LIVRO: Relato de um certo oriente

(Milton Hatoum, Companhia das Letras, 1989 – 166 páginas).

Milton Hatoum é filho de um libanês com uma brasileira do Amazonas. Ganhou três Jabutis, o prêmio maior nacional. Dois Irmãos (2000), teve série na TV, e edição em quadrinhos. Cinzas do Norte, contos (2005),  vencedor do Prêmio Portugal Telecom de Literatura. Seus livros já venderam mais de 400 mil exemplares no Brasil, traduzidos em dezessete países.

Ambientado entre o Oriente e o Amazonas, este romance trata da busca de um mundo perdido, que se reconstrói nas falas alternadas das personagens, ecos longínquos da tradição oral dos narradores orientais. Recebeu o Jabuti em 1990.

” Este é o relato da volta de uma mulher, após longos anos de ausência, à cidade de sua infância, Manaus, num diálogo com o irmão distante. História de um regresso à vida em família e ao mais íntimo, complexa viagem da memória a uma ilha do passado. O Destino do indivíduo se enlaça ao do grupo familiar na busca de si mesmo e do outro. (…) : a arte de reconstruir, no lugar das lembranças e vãos do esquecimento, a casa que se foi. Uma casa, um mundo.  único, exótico e enigmático em sua estranha poesia, mas capaz de se impor ao leitor com alto poder de convicção. (…): uma família de imigrantes libaneses, há muito ali radicada, vive seu drama de paixões contraditórias(…)  A narração remonta ao passado por lances retrospectivos, pela voz da narradora em que se encaixam outras vozes num coral coeso, lembrando a tradição oral dos narradores orientais : caixa de surpresas, de que saltam as múltiplas faces das personagens. Nela se guardam as hesitações e lacunas da memória, o que não se alcança do passado – modo obliquo de se deparar com os limites do conhecimento do outro e de si mesmo, enigma último do ser. Reino de figuras fugazes, é este o relato de uma volta à casa já desfeita, reconstruída pelo esforço ascético de um observador de olhar penetrante, mas pudoroso, que recorda e imagina. (…) o romance é ainda uma vez aqui a aventura do conhecimento que empreende o espírito quando se acabam os caminhos. E aí que começam as viagens da memória.”, assim observa nosso grande escritor e crítico literário Davi Arrigucci Jr. sobre esta obra-prima de Hatoum.

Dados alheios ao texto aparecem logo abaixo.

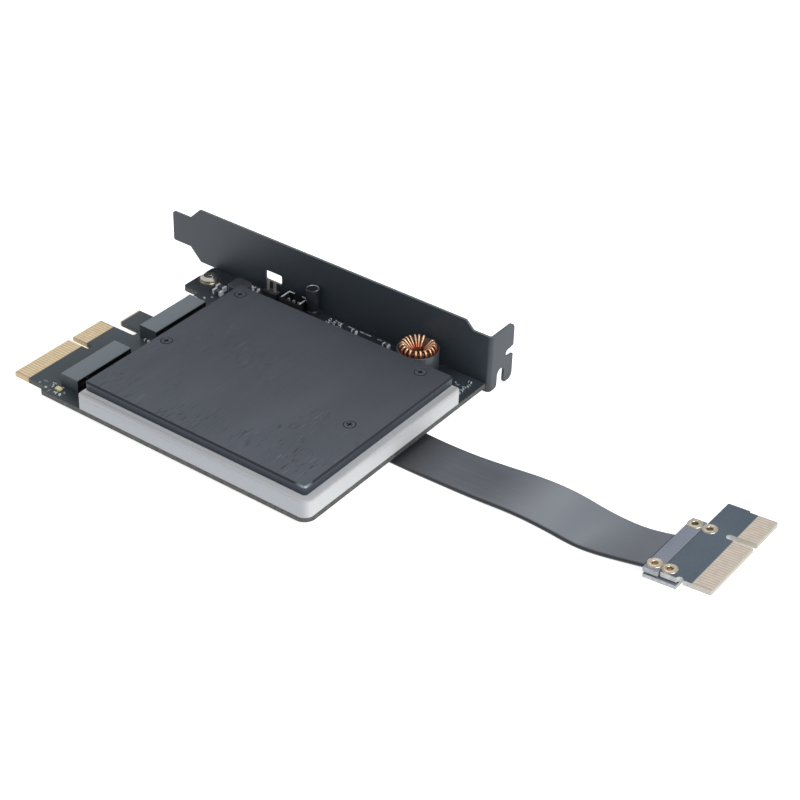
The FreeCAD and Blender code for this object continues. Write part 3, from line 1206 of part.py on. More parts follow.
# ---------------------------------------------------------------------------------------------
# Build, check and write
# ---------------------------------------------------------------------------------------------
main_board()
edge_contacts("edge_contacts", 1)
bracket()
bracket_screws()
heatsink_plate()
plate_screws()
plate_posts()
light_guide()
edge_lights()
thermal_pads()
drive_socket("drive_socket_far", "socket_one_x")
drive_socket("drive_socket_near", "-socket_two_x")
socket_leads("socket_leads_far", "socket_one_x")
socket_leads("socket_leads_near", "-socket_two_x")
standoffs()
drive_screws()
choke_case()
choke_core()
choke_winding()
can_capacitor()
light_connector()
pin_header()
shielded_coil()
regulator()
small_parts()
status_light()
solder_joints()
cable_fittings()
end_board()
place_on_end(edge_contacts("end_contacts", -1))
flat_cable()
doc.recompute()

for thing in doc.Objects:
    if {"Invalid", "Error"} & set(thing.State):
        sys.exit(f"{thing.Name} failed: {thing.State}")
os.makedirs("parts", exist_ok=True)
for thing in SUB_PARTS:
    if thing.Shape.isNull() or not thing.Shape.isValid() or not thing.Shape.Solids:
        sys.exit(f"{thing.Label} has no valid solid")
    thing.Shape.exportStep(f"parts/{thing.Label}.step")
print(f"{len(SUB_PARTS)} sub-parts written")
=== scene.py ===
# %% [markdown]
# # An adapter card for plug-in drives
# The real object is a circuit board that lies on its solder side. It carries a folded steel bracket, a
# brushed heatsink plate on a white light-guiding frame, two sockets for drives, a copper choke and small
# parts. A flat cable leaves from under the board and ends in a small edge board. The solid model gives
# every piece its place and size, so it is loaded first and nothing in it is moved. This script gives the
# solids their finishes and replaces those that need a finer shape than a solid model has.

# %% Load the frame
import json
import math

import bmesh
import bpy
from mathutils import Matrix, Vector


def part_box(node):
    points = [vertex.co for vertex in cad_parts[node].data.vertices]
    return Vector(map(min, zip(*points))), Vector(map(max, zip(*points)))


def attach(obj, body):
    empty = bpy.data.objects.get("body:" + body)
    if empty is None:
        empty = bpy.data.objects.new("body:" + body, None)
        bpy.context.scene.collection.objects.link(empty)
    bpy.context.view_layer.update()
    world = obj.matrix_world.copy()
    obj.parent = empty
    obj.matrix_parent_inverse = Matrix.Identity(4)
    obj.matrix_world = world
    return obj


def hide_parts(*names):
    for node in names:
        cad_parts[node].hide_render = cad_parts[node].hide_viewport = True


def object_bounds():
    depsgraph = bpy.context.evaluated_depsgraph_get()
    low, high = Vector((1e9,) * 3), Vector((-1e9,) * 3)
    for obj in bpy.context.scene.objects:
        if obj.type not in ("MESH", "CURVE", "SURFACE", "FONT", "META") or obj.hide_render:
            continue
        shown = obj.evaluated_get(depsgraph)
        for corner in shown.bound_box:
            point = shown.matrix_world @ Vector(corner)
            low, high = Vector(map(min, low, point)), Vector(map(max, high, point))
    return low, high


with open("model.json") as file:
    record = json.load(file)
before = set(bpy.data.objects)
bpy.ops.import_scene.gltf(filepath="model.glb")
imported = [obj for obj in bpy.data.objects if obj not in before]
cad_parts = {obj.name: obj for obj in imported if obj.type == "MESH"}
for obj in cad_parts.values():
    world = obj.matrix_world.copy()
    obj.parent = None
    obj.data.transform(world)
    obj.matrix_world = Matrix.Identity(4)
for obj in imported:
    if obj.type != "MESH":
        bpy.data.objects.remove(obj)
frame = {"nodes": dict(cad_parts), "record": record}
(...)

Li, pela primeira vez, e fiquei perdida, em meio às memórias e relatos, confundida pelas diferentes vozes dos personagens. Terminei a primeira leitura, enlevada pelo lirismo, pela poesia exalada nas frases do autor, e senti necessidade imediata de reler. O que fiz, recompensada releitura. Ao compartilhar aqui a emoção da experiência, me quedo querendo relê-lo.  Enorme Brasil! Importante acompanhar a colônia árabe alojada no Norte do Brasil, que ainda não conheço, embora já tenha viajado ao exterior (que contradição). Casada com um descendente libanês, sou grata aos imigrantes que formaram esta nossa multiversa cultura brasileira.

Maria Luiza Salomão

Maria Luiza Salomão é psicanalista pela Sociedade de Psicanálise de São Paulo e mediadora de leituras, participante do projeto Rodalivro, membro da Academia Francana de Letras. Correspondente da Afesmil (Academia Feminina Sul-mineira de Letras).